Zahlen im luftleeren Raum

Nur kurz möchte ich aus gegebenem Anlass nochmal das Thema Statistik aufgreifen und die Frage, was uns die Zahlen eigentlich sagen, die da so ohne jeglichen Bezugspunkt im Raum steht.

Gestern habe ich im Fernsehen einen über Impfschäden bei FSME Impfungen gesehen. Und mich maßlos geärgert. Es geht mir weniger um den Sinn oder Unsinn oder um eine qualitative Bewertung dieser Sendung. Es geht um eine Zahl und vielleicht auch um Journalismus und einiges andere.

Gezeigt wurde der tragische Fall eines kleinen Mädchens, dessen Eltern vermuten, eine FSME Impfung habe zur Behinderung der damals Vierjährigen geführt.

Die Sache ist eine Tragödie. Keine Frage. Ich habe selbst Kinder, ich würde selbst Erklärungen suchen. Mich würde die Verzweiflung packen. Als Eltern nehmen einen solche Berichte mit. Auch wenn die Sendung keine ärztliche Aussage hinsichtlich eines konkreten Zusammenhangs in diesem Fall brachte, so ist ein Zusammenhang durchaus zu vermuten.

Das weiterhin Schlimme am Beitrag war jedoch eine Zahl. 350. 350 gemeldete Fälle von Nebenwirkungen und Zwischenfällen nach FSME Impfungen- von leicht bis schwer. Das klingt viel. Nur: 350 von wie vielen insgesamt vorgenommenen Impfungen? 350 von 500? 350 von 5000? 350 von 50.000? Oder 350 von 500.000? Im Jahr. Das macht einen erheblichen Unterschied. Und wie viel Prozent davon sind wirklich als ernst und bedrohlich einzustufen (in Risikoabwägung zur Erkrankung)?

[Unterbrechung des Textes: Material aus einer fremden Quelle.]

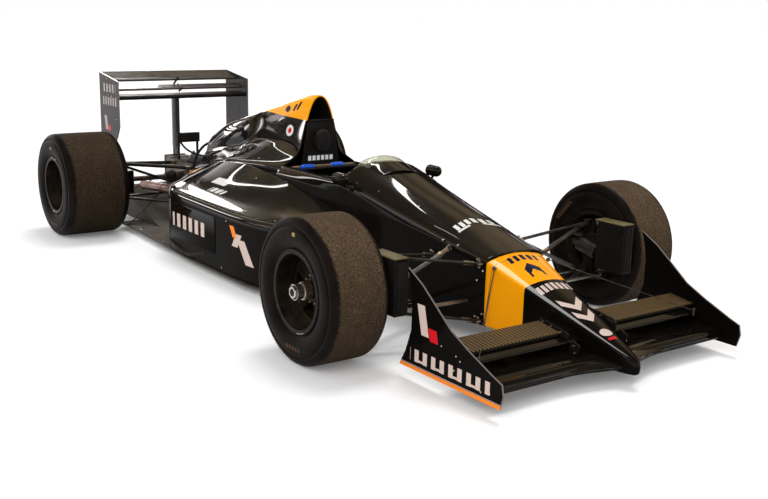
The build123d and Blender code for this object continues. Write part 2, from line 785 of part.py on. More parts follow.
def undertray():
    plan = [
        (-560, 250), (-760, 560), (-900, floor_half_width - 30), (-1150, floor_half_width),
        (-1800, floor_half_width), (-2640, 588), (-3010, 580), (-3010, diffuser_half_width),
    ]
    ahead = [(x, y, floor_z) for x, y in plan]
    behind = [(x, -y, floor_z) for x, y in reversed(plan)]
    tray = extrude(outline_face(ahead + behind), floor_thickness, dir=(0, 0, 1))
    tray -= block(diffuser_start, diffuser_end, -diffuser_half_width, diffuser_half_width, 0, 100)
    tray -= hull([ring(row[0], tub_half(row, -0.5)) for row in tub_table])
    high = floor_z + diffuser_rise
    ramp = [
        (diffuser_start + 1, floor_z), (diffuser_end, high),
        (diffuser_end, high + floor_thickness), (diffuser_start + 1, floor_z + floor_thickness),
    ]
    face = outline_face([(x, 0, z) for x, z in ramp])
    tray += extrude(face, diffuser_half_width + 1, dir=(0, 1, 0), both=True)
    fence = [
        (diffuser_start, floor_z), (diffuser_end, floor_z), (diffuser_end, high + 10),
        (diffuser_start, floor_z + floor_thickness),
    ]
    for y in (-diffuser_half_width, -150, 150, diffuser_half_width):
        tray += extrude(outline_face([(x, y, z) for x, z in fence]), 3, dir=(0, 1, 0), both=True)
    return tray


jack_z = 336.0
jack_radius = 14.0
jack_length = 44.0


def engine():
    low = floor_z + floor_thickness + piece_gap
    return block(tub_rear - piece_gap, engine_rear, -engine_half_width, engine_half_width, low, engine_top)


def gearbox_hull(grow):
    sections = [
        (engine_rear - piece_gap, 170, 60),
        (engine_rear - 220, gearbox_half_width, 110),
        (rear_axle - 160, gearbox_half_width, 178),
        (gearbox_rear, 70, 262),
    ]
    top = gearbox_top + grow
    return hull(
        [
            ring(x, [(0, low - grow), (w + grow, low - grow), (w + grow, top), (0, top)])
            for x, w, low in sections
        ]
    )


def gearbox():
    """Gearbox case with output flanges and the rear jacking pin on its tail."""
    body = gearbox_hull(0)
    for s in (-1, 1):
        y = s * (gearbox_half_width + 10)
        body += Pos(rear_axle, y, rear_axle_z) * Rot(90, 0, 0) * Cylinder(48, 20)
    pin_middle = gearbox_rear - jack_length / 2 + 1
    body += Pos(pin_middle, 0, jack_z) * Rot(0, 90, 0) * Cylinder(jack_radius, jack_length + 2)
    return body


exhaust_radius = 31.0
exhaust_wall = 3.0
port_z = 300.0
# Centres of each pipe's bends and its tail, on the left.
exhaust_route = [(engine_rear + 40, 236, port_z), (-2690, 232, 262), (-3190, 330, 246)]


def exhausts():
    pipes = []
    for s in (-1, 1):
        port = (engine_rear + 40, s * (engine_half_width + piece_gap), port_z)
        route = [port] + [(x, s * y, z) for x, y, z in exhaust_route]
        pipe = rod(route[0], route[1], exhaust_radius)
        for start, end in zip(route[1:], route[2:]):
            pipe += ball_at(start, exhaust_radius) + rod(start, end, exhaust_radius)
        bore_start = Vector(*route[-1]) + (Vector(*route[-2]) - Vector(*route[-1])) * 0.3
        bore_end = Vector(*route[-1]) + (Vector(*route[-1]) - Vector(*route[-2])) * 0.01
        pipe -= rod(tuple(bore_start), tuple(bore_end), exhaust_radius - exhaust_wall)
        pipes.append(pipe)
    return pipes


# Rear wing elements. Columns: leading x, leading z, trailing x, trailing z, thickness.
rear_x = rear_axle - rear_wing_reach
rear_elements = [
    (rear_x + 325, 842, rear_x + 155, 858, 26),
    (rear_x + 255, 893, rear_x + 120, 915, 16),
    (rear_x + 175, 950, rear_x + 4, rear_wing_height - 3, 18),
]


def rear_plane(row):
    inner = rear_wing_half_span - rear_plate_thickness / 2 - plate_gap
    return wing(*row, -inner, inner)


def rear_plate(side):
    edge = [
        (rear_x, rear_wing_height), (rear_x + 340, 958), (rear_x + 340, 652), (rear_x + 296, 580),
        (rear_x + 220, 500), (rear_x + 40, 500), (rear_x, 560),
    ]
    face = outline_face([(x, 0, z) for x, z in edge])
    plate = extrude(face, rear_plate_thickness / 2, dir=(0, 1, 0), both=True)
    return Pos(0, side * rear_wing_half_span, 0) * plate


def wing_post():
    post = block(rear_x + 128, rear_x + 200, -11, 11, gearbox_top + 0.3, 842)
    room = wing(*rear_elements[0], -40, 40)
    return (post - Pos(0, 0, -0.3) * room).solids().sort_by(Axis.Z)[0]


def rear_box():
    body = block(-3185, -3150, -84, 84, 530, 594)
    for y in (-72, 72):
        body += block(-3175, -3160, y - 6, y + 6, gearbox_top + 0.3, 532)
    return body


# ---------------------------------------------------------------- steering
def steering_rack():
    """Rack bar with a track rod at each end, ending in a ball above the steering arm."""
    bar = rod((rack_x, -150, track_rod_z), (rack_x, 150, track_rod_z), rack_radius)
    for s in (-1, 1):
        bar += rod((rack_x, s * 140, track_rod_z), (steering_arm, s * kingpin_y, track_rod_z), 8)
        bar += ball_at((steering_arm, s * kingpin_y, track_rod_z), rod_end_radius)
    return bar


def steering_wheel():
    plane = column_plane()
    grip = plane * Torus(120, 13)
    hub = extrude(plane * Circle(34), 24, both=True)
    spoke = extrude(plane * Rectangle(232, 30), 4, both=True)
    low = extrude(plane * Pos(0, -60, 0) * Rectangle(30, 116), 4, both=True)
    column = extrude(plane * Circle(column_radius), 400)
    return grip + hub + spoke + low + column


# ---------------------------------------------------------------- write every node
def build():
    sides = {"left": 1, "right": -1}
    keep("tub", tub())
    keep("cowl", cowl())
    keep("nose_cone", nose())
    keep("front_wing_main", *front_main())
    keep("front_wing_flaps", *front_flaps())
    keep("engine_cover", engine_cover())
    keep("headrest", headrest())
    keep("seat", seat())
    keep("windscreen", windscreen())
    keep("mirrors", *mirrors())
    keep("floor", undertray())
    keep("radiators", *[radiator(side) for side in sides.values()])
    keep("engine", engine())
    keep("gearbox", gearbox())
    keep("exhausts", *exhausts())
    keep("rear_wing_main", rear_plane(rear_elements[0]))
    keep("rear_wing_flaps", *[rear_plane(row) for row in rear_elements[1:]])
    keep("rear_wing_post", wing_post())
    keep("rear_cooler", rear_box())
    keep("steering_rack", steering_rack())
    keep("steering_wheel", steering_wheel())
    front_tyre = tyre(front_tyre_diameter, front_tyre_width)
    rear_tyre = tyre(rear_tyre_diameter, rear_tyre_width)
    for name, side in sides.items():
        keep(f"front_plate_{name}", front_plate(side))
        keep(f"side_pod_{name}", side_pod(side))
        keep(f"rear_plate_{name}", rear_plate(side))
        keep(f"front_suspension_{name}", front_suspension(side))
        keep(f"rear_suspension_{name}", rear_suspension(side))
        keep(f"front_upright_{name}", knuckle(side))
        keep(f"rear_upright_{name}", rear_upright(side))
        keep(f"driveshaft_{name}", driveshaft(side))
        keep(f"front_tyre_{name}", Pos(0, side * front_track / 2, front_axle_z) * front_tyre)
        keep(f"rear_tyre_{name}", Pos(rear_axle, side * rear_track / 2, rear_axle_z) * rear_tyre)
        keep(f"front_wheel_{name}", front_wheel(side))
        keep(f"rear_wheel_{name}", rear_wheel(side))


build()
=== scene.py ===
import json
import math

import bpy
from mathutils import Matrix, Vector


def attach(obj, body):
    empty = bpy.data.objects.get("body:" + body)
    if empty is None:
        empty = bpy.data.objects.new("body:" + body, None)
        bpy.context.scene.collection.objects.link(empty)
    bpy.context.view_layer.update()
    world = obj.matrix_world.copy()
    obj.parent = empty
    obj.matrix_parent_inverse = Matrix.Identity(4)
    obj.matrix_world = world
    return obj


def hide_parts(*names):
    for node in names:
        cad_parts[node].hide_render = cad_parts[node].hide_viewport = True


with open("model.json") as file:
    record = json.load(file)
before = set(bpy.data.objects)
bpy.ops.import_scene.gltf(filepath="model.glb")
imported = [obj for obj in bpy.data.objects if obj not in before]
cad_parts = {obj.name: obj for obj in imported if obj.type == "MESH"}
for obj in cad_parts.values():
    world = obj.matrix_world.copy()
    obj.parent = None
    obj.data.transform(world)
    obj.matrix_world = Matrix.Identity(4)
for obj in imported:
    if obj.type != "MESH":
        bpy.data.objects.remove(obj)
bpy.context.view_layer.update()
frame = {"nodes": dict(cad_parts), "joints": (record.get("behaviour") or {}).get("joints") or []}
nodes = frame["nodes"]
bpy.ops.object.select_all(action="DESELECT")

# Stations are in metres from the front axle line, forward of it being positive.
axleX = next(j["pos_m"][0] for j in frame["joints"] if j["name"] == "steer_left")
rearAxleX = next(j["pos_m"][0] for j in frame["joints"] if j["name"] == "rear_wheel_spin_left")
# the car's left is on +y
sides = {"left": 1, "right": -1}


def fromAxle(x, y, z):
    return Vector((axleX + x, y, z))


# ---- camera

cameraSetup = {
    "x": 3.5859, "y": -3.1508, "z": 1.4696, "yaw": 2.5155, "pitch": -0.2271, "roll": 0.022,
    "focalPixels": 1037.78, "frameWidth": 768, "sensor": 36, "clip": 200,
}


def addCamera(setup):
    forward = Vector((
        math.cos(setup["pitch"]) * math.cos(setup["yaw"]),
        math.cos(setup["pitch"]) * math.sin(setup["yaw"]),
        math.sin(setup["pitch"]),
    ))
    right = forward.cross(Vector((0, 0, 1))).normalized()
    up = right.cross(forward)
    cosRoll, sinRoll = math.cos(setup["roll"]), math.sin(setup["roll"])
    rolledRight = right * cosRoll + up * sinRoll
    rolledUp = up * cosRoll - right * sinRoll
    data = bpy.data.cameras.new("camera")
    camera = bpy.data.objects.new("camera", data)
    bpy.context.scene.collection.objects.link(camera)
    data.sensor_fit = "HORIZONTAL"
    data.sensor_width = setup["sensor"]
    data.lens = setup["focalPixels"] / setup["frameWidth"] * setup["sensor"]
    data.clip_end = setup["clip"]
    turn = Matrix((rolledRight, rolledUp, -forward)).transposed().to_4x4()
    camera.matrix_world = Matrix.Translation(fromAxle(setup["x"], setup["y"], setup["z"])) @ turn
    bpy.context.scene.camera = camera


addCamera(cameraSetup)
bpy.context.scene.view_settings.view_transform = "Standard"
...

Ohne die Kenntnis der Grundgesamtheit kann ich nicht beurteilen, was 350 bedeutet. Ich kann mein persönliches Risiko nicht einschätzen.

Der dort genannte, ziemlich daneben geratene und wenig differenzierte Werbeslogan “Lass Dich impfen, dann können die Zecken ruhig kommen.” ist die eine Seite. Die zum Teil sicher auch kritisch zu betrachtenden Werbemaßnahmen der Pharmaindustrie auch (das wäre ein eigenes Weblog wert…) Die ebenso wenig differenzierte Berichterstattung zu Impfschäden ist allerdings das andere. Denn ist zu vermuten, dass allein die Zahl 350, ungeachtet auch dessen, dass hier Komplikationen aller Qualität in einen Topf geworfen werden, schon den ein oder anderen Impfgegner, der sowieso schon unbelehrbar auf solcherlei Berichterstattung nur gewartet hat, auf den Plan ruft.

Ich als kategorische Impfbefürworterin sehe das mit Wut im Bauch (meine Kinder sind übrigens FSME geimpft, ich auch). Insbesondere aber als jemand, der sich gerne eingehend informiert und gerne bescheid weiß, macht es mich wütend. Nur “350″ ermöglicht mir keine Risikoeinschätzung und keine Beurteilung dessen, ob meine Entscheidung gut oder schlecht gewesen sein mag. Es macht zum Instrument aller Lobbyisten. Wollt Ihr mich für dumm verkaufen? Das einzige, das mir der Beitrag sagt, habe ich eigentlich vorher auch schon gewusst.

Ohne mich aber nun weiter über Impfungen auszulassen, denn das ist nicht Thema dieses Blogs: Es ist wichtig, dass wir ein statistisches Bewusstsein entwickeln und Zahlen nicht unkritisch hinnehmen sondern hinterfragen. Dass wir sie in Relation setzen und einzuschätzen lernen. Es ist die Basis dafür, dass wir Risiken einschätzen lernen und richtige Entscheidungen treffen können. Anderenfalls können Zahlen als manipulatives Instrument eingesetzt werden.